- Entries shown -
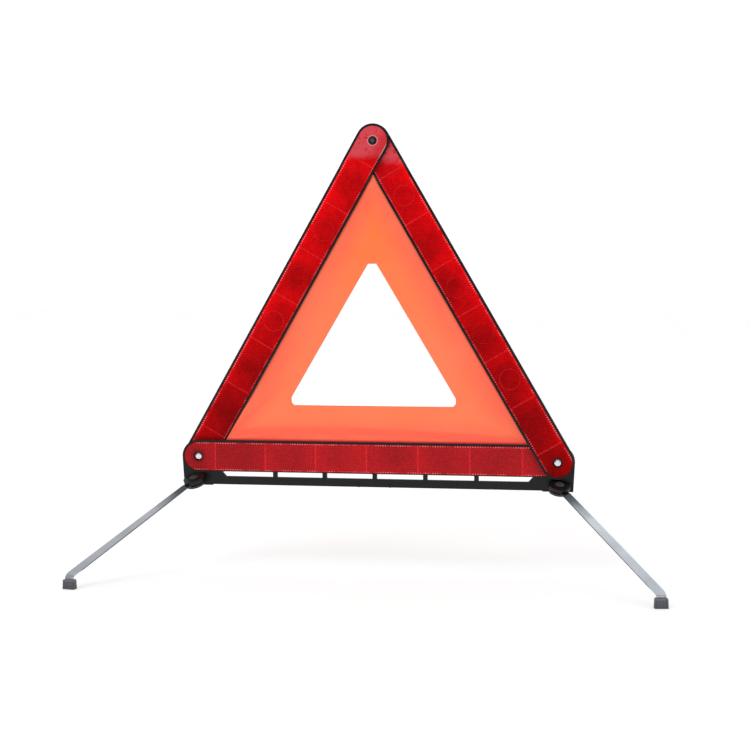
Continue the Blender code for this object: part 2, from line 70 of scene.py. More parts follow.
# ---- reflectors: one look for each bar; along a bar, lengths count from its first pin ----
# the base's red carries more green and blue than the arms' reds: a painted pale reflection
REFLECTORS = {
    "base": {
        "red": (0.575, 0.009, 0.014, 1), "gloss": 0.12, "lit_side": 0.0, "low_end_light": 1.06,
        "seed": 4.0, "cell_start": 0.0194, "line": 0.75, "circle": 0.05, "cell_shade": 0.88,
        "mottle": 0.09, "prisms": 0.36, "bead_glints": 1.30, "pin_shade": 0.0105,
        "smooth_from": 1.0, "smooth_blend": 0.010,
    },
    "left": {
        "red": (0.82, 0.0010, 0.0035, 1), "gloss": 0.04, "lit_side": -1.0, "low_end_light": 0.60,
        "seed": 4.0, "cell_start": 0.0315, "line": 0.55, "circle": 0.45, "cell_shade": 0.80,
        "mottle": 0.20, "prisms": 0.32, "bead_glints": 1.20, "pin_shade": None,
        "smooth_from": 0.320, "smooth_blend": 0.008,
    },
    "right": {
        "red": (0.79, 0.0008, 0.0033, 1), "gloss": 0.04, "lit_side": 1.0, "low_end_light": 0.55,
        "seed": 5.0, "cell_start": 0.0172, "line": 0.65, "circle": 0.45, "cell_shade": 0.80,
        "mottle": 0.20, "prisms": 0.32, "bead_glints": 1.20, "pin_shade": 0.0065,
        "smooth_from": 0.313, "smooth_blend": 0.014,
    },
}
ARM_SLOPE = math.radians(60)
CELL_PITCH = 0.0562
LINE_WIDTH = 0.0011
CIRCLE_RADIUS = 0.011
CIRCLE_WIDTH = 0.0006
PRISM_PITCH = 0.0026
BEAD_PITCH = 0.0027
BEAD_INSET = 0.0009
BEAD_WIDTH = 0.0009
RIVET_EDGE = 0.0045
BASE_END_SHADE = 0.050
TIP_RAGGEDNESS = 0.016
TIP_RING_RADIUS = 0.0053

# ---- legs and feet ----
SHANK_END = 0.158
DARK_ROOT_END = 0.065
FOOT_RIB = 0.0030
COLLAR_HEIGHT = 0.0082

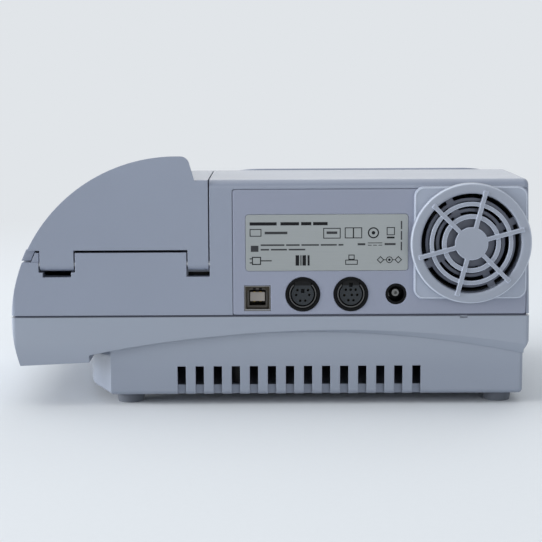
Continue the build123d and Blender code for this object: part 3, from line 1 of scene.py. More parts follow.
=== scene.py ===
"""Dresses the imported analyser: finishes on its CAD nodes, fine parts that ride on them, studio and camera."""

import bmesh
import bpy
import logging
import math
from dataclasses import dataclass, replace
from enum import Enum
from mathutils import Matrix, Vector


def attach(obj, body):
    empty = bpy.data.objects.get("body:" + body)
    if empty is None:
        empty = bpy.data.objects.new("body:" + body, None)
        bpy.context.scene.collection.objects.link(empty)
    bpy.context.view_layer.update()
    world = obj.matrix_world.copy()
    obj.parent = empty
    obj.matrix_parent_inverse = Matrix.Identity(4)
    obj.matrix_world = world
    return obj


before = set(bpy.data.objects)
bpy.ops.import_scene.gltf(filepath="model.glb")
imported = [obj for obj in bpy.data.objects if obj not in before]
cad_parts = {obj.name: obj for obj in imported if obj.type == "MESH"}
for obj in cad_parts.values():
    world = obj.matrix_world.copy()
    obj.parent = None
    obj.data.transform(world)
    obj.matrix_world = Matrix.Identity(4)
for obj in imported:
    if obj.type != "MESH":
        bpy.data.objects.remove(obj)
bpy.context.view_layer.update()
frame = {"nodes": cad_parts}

LOG = logging.getLogger("analyser")
MM = 0.001
PALEST = 0.95
ZERO = (0.0, 0.0, 0.0)

Colour = tuple[float, float, float]
Point = tuple[float, float, float]
Flat = tuple[float, float]
Box = tuple[float, float, float, float]
Socket = bpy.types.NodeSocket
Values = dict[str | int, object]

# How alike the rounded and the flat normal are at a clear edge, and where there is none.
EDGE_LIKENESS = (0.92, 0.9995)
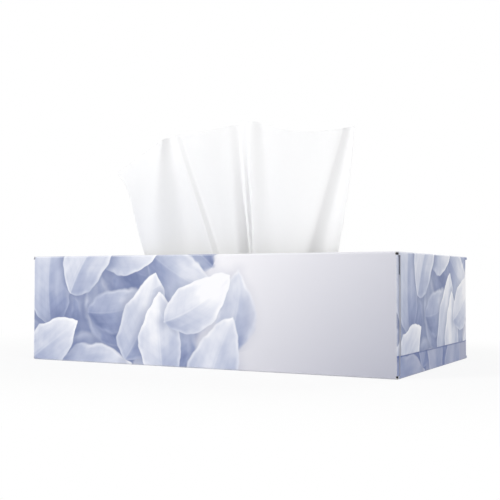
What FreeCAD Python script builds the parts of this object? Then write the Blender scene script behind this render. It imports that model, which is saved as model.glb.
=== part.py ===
import FreeCAD, Part

import math
import os

# Carton, outside sizes in millimetres
LENGTH = 230.0
DEPTH = 128.0
HEIGHT = 61.5
BOARD = 0.5
CREASE_OUTER = 0.9
CREASE_INNER = 0.4

# Glued parts of the blank
GLUE_LAP = 14.0
END_FLAP_REACH = 50.2
END_FLAP_FRONT_INSET = 2.6
END_FLAP_BACK_INSET = 6.4
DUST_FLAP_REACH = 52.0
DUST_FLAP_CLEARANCE = 1.6

# Opening in the top panel and the film glued under it
OVAL_LENGTH = 184.0
OVAL_WIDTH = 50.0
STUB_COUNT = 48
STUB_WIDTH = 0.9
STUB_REACH = 0.5
FILM_LENGTH = 208.0
FILM_WIDTH = 84.0
FILM = 0.2
SLIT_LENGTH = 172.0
SLIT_GAPE = 24.0

# Sheets: cut width along X, thickness of the two plies, pile of interfolded sheets
SHEET_WIDTH = 205.0
SHEET = 0.3
PILE_DEPTH = 110.0
PILE_HEIGHT = 45.0
FOLD_BULGE = 2.5

# Path of the raised sheet below the slit: it dips to the back and turns round to lie on the pile
TURN_RADIUS = 1.5
TURN_PLACE = 38.0
THROAT_PULL = 22.0
THROAT_RISE = 8.0

# Raised sheet in the slit and at its free edge: X of its two side edges, and how far they bow outwards
SLIT_LEFT = -76.6
SLIT_RIGHT = 56.8
TOP_LEFT = -96.0
TOP_RIGHT = 65.4
LEFT_BOW = 38.0
RIGHT_BOW = 7.0

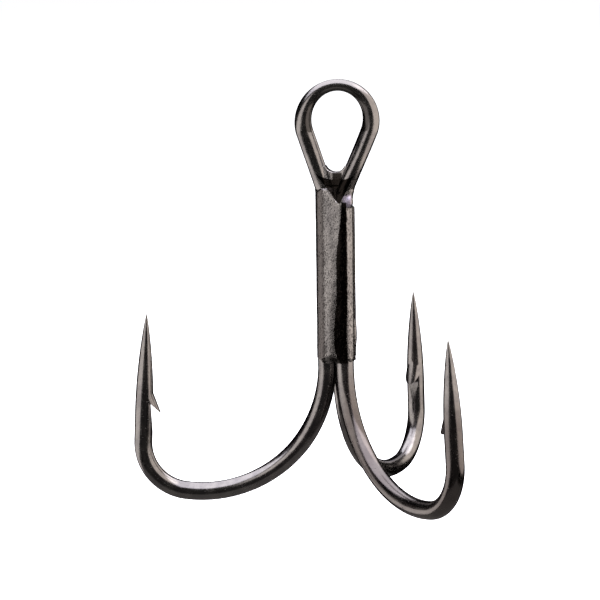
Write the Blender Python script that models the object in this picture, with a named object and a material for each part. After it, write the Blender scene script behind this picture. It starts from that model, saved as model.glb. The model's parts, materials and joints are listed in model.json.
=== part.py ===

- Challenge -
Exactly reproduce every record.

- In response -
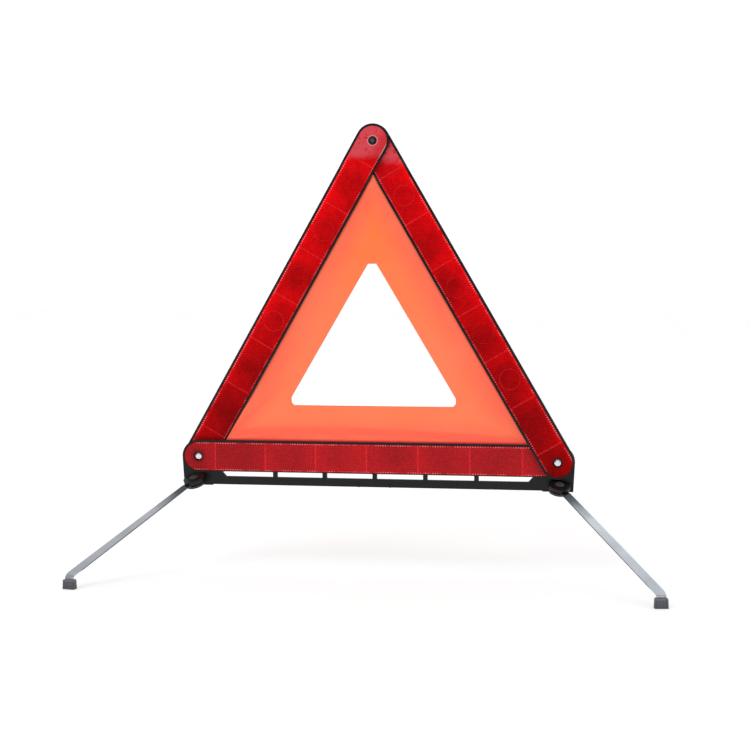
Continue the Blender code for this object: part 2, from line 70 of scene.py. More parts follow.
# ---- reflectors: one look for each bar; along a bar, lengths count from its first pin ----
# the base's red carries more green and blue than the arms' reds: a painted pale reflection
REFLECTORS = {
    "base": {
        "red": (0.575, 0.009, 0.014, 1), "gloss": 0.12, "lit_side": 0.0, "low_end_light": 1.06,
        "seed": 4.0, "cell_start": 0.0194, "line": 0.75, "circle": 0.05, "cell_shade": 0.88,
        "mottle": 0.09, "prisms": 0.36, "bead_glints": 1.30, "pin_shade": 0.0105,
        "smooth_from": 1.0, "smooth_blend": 0.010,
    },
    "left": {
        "red": (0.82, 0.0010, 0.0035, 1), "gloss": 0.04, "lit_side": -1.0, "low_end_light": 0.60,
        "seed": 4.0, "cell_start": 0.0315, "line": 0.55, "circle": 0.45, "cell_shade": 0.80,
        "mottle": 0.20, "prisms": 0.32, "bead_glints": 1.20, "pin_shade": None,
        "smooth_from": 0.320, "smooth_blend": 0.008,
    },
    "right": {
        "red": (0.79, 0.0008, 0.0033, 1), "gloss": 0.04, "lit_side": 1.0, "low_end_light": 0.55,
        "seed": 5.0, "cell_start": 0.0172, "line": 0.65, "circle": 0.45, "cell_shade": 0.80,
        "mottle": 0.20, "prisms": 0.32, "bead_glints": 1.20, "pin_shade": 0.0065,
        "smooth_from": 0.313, "smooth_blend": 0.014,
    },
}
ARM_SLOPE = math.radians(60)
CELL_PITCH = 0.0562
LINE_WIDTH = 0.0011
CIRCLE_RADIUS = 0.011
CIRCLE_WIDTH = 0.0006
PRISM_PITCH = 0.0026
BEAD_PITCH = 0.0027
BEAD_INSET = 0.0009
BEAD_WIDTH = 0.0009
RIVET_EDGE = 0.0045
BASE_END_SHADE = 0.050
TIP_RAGGEDNESS = 0.016
TIP_RING_RADIUS = 0.0053

# ---- legs and feet ----
SHANK_END = 0.158
DARK_ROOT_END = 0.065
FOOT_RIB = 0.0030
COLLAR_HEIGHT = 0.0082

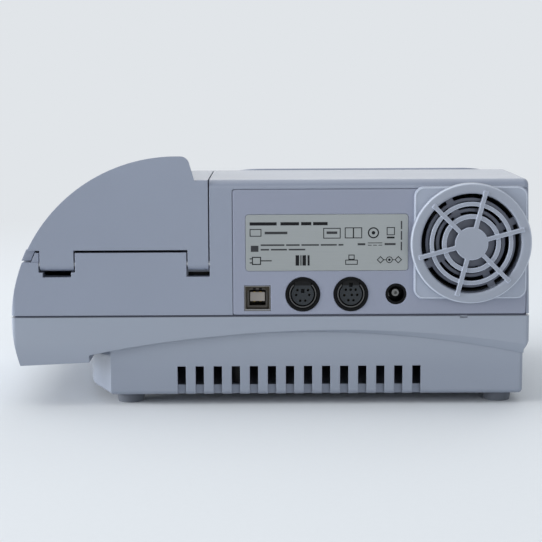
Continue the build123d and Blender code for this object: part 3, from line 1 of scene.py. More parts follow.
=== scene.py ===
"""Dresses the imported analyser: finishes on its CAD nodes, fine parts that ride on them, studio and camera."""

import bmesh
import bpy
import logging
import math
from dataclasses import dataclass, replace
from enum import Enum
from mathutils import Matrix, Vector


def attach(obj, body):
    empty = bpy.data.objects.get("body:" + body)
    if empty is None:
        empty = bpy.data.objects.new("body:" + body, None)
        bpy.context.scene.collection.objects.link(empty)
    bpy.context.view_layer.update()
    world = obj.matrix_world.copy()
    obj.parent = empty
    obj.matrix_parent_inverse = Matrix.Identity(4)
    obj.matrix_world = world
    return obj


before = set(bpy.data.objects)
bpy.ops.import_scene.gltf(filepath="model.glb")
imported = [obj for obj in bpy.data.objects if obj not in before]
cad_parts = {obj.name: obj for obj in imported if obj.type == "MESH"}
for obj in cad_parts.values():
    world = obj.matrix_world.copy()
    obj.parent = None
    obj.data.transform(world)
    obj.matrix_world = Matrix.Identity(4)
for obj in imported:
    if obj.type != "MESH":
        bpy.data.objects.remove(obj)
bpy.context.view_layer.update()
frame = {"nodes": cad_parts}

LOG = logging.getLogger("analyser")
MM = 0.001
PALEST = 0.95
ZERO = (0.0, 0.0, 0.0)

Colour = tuple[float, float, float]
Point = tuple[float, float, float]
Flat = tuple[float, float]
Box = tuple[float, float, float, float]
Socket = bpy.types.NodeSocket
Values = dict[str | int, object]

# How alike the rounded and the flat normal are at a clear edge, and where there is none.
EDGE_LIKENESS = (0.92, 0.9995)
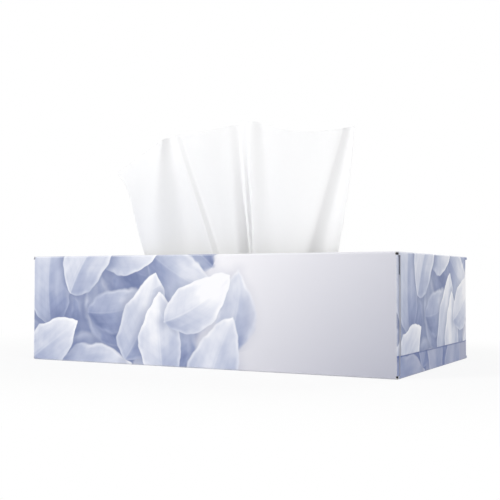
What FreeCAD Python script builds the parts of this object? Then write the Blender scene script behind this render. It imports that model, which is saved as model.glb.
=== part.py ===
import FreeCAD, Part

import math
import os

# Carton, outside sizes in millimetres
LENGTH = 230.0
DEPTH = 128.0
HEIGHT = 61.5
BOARD = 0.5
CREASE_OUTER = 0.9
CREASE_INNER = 0.4

# Glued parts of the blank
GLUE_LAP = 14.0
END_FLAP_REACH = 50.2
END_FLAP_FRONT_INSET = 2.6
END_FLAP_BACK_INSET = 6.4
DUST_FLAP_REACH = 52.0
DUST_FLAP_CLEARANCE = 1.6

# Opening in the top panel and the film glued under it
OVAL_LENGTH = 184.0
OVAL_WIDTH = 50.0
STUB_COUNT = 48
STUB_WIDTH = 0.9
STUB_REACH = 0.5
FILM_LENGTH = 208.0
FILM_WIDTH = 84.0
FILM = 0.2
SLIT_LENGTH = 172.0
SLIT_GAPE = 24.0

# Sheets: cut width along X, thickness of the two plies, pile of interfolded sheets
SHEET_WIDTH = 205.0
SHEET = 0.3
PILE_DEPTH = 110.0
PILE_HEIGHT = 45.0
FOLD_BULGE = 2.5

# Path of the raised sheet below the slit: it dips to the back and turns round to lie on the pile
TURN_RADIUS = 1.5
TURN_PLACE = 38.0
THROAT_PULL = 22.0
THROAT_RISE = 8.0

# Raised sheet in the slit and at its free edge: X of its two side edges, and how far they bow outwards
SLIT_LEFT = -76.6
SLIT_RIGHT = 56.8
TOP_LEFT = -96.0
TOP_RIGHT = 65.4
LEFT_BOW = 38.0
RIGHT_BOW = 7.0

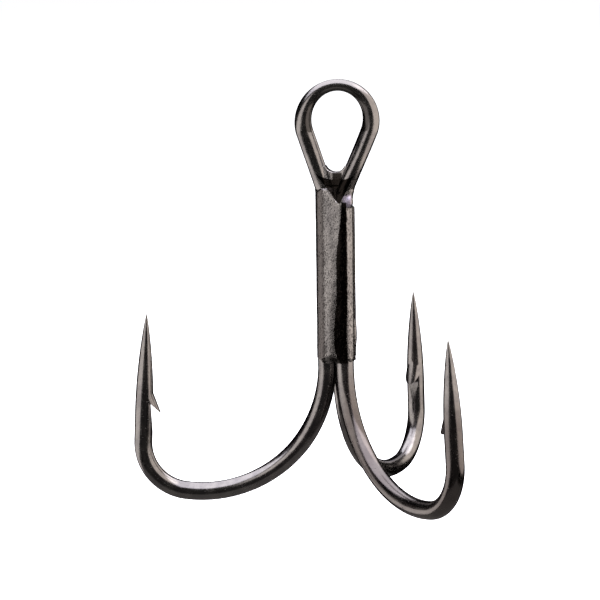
Write the Blender Python script that models the object in this picture, with a named object and a material for each part. After it, write the Blender scene script behind this picture. It starts from that model, saved as model.glb. The model's parts, materials and joints are listed in model.json.
=== part.py ===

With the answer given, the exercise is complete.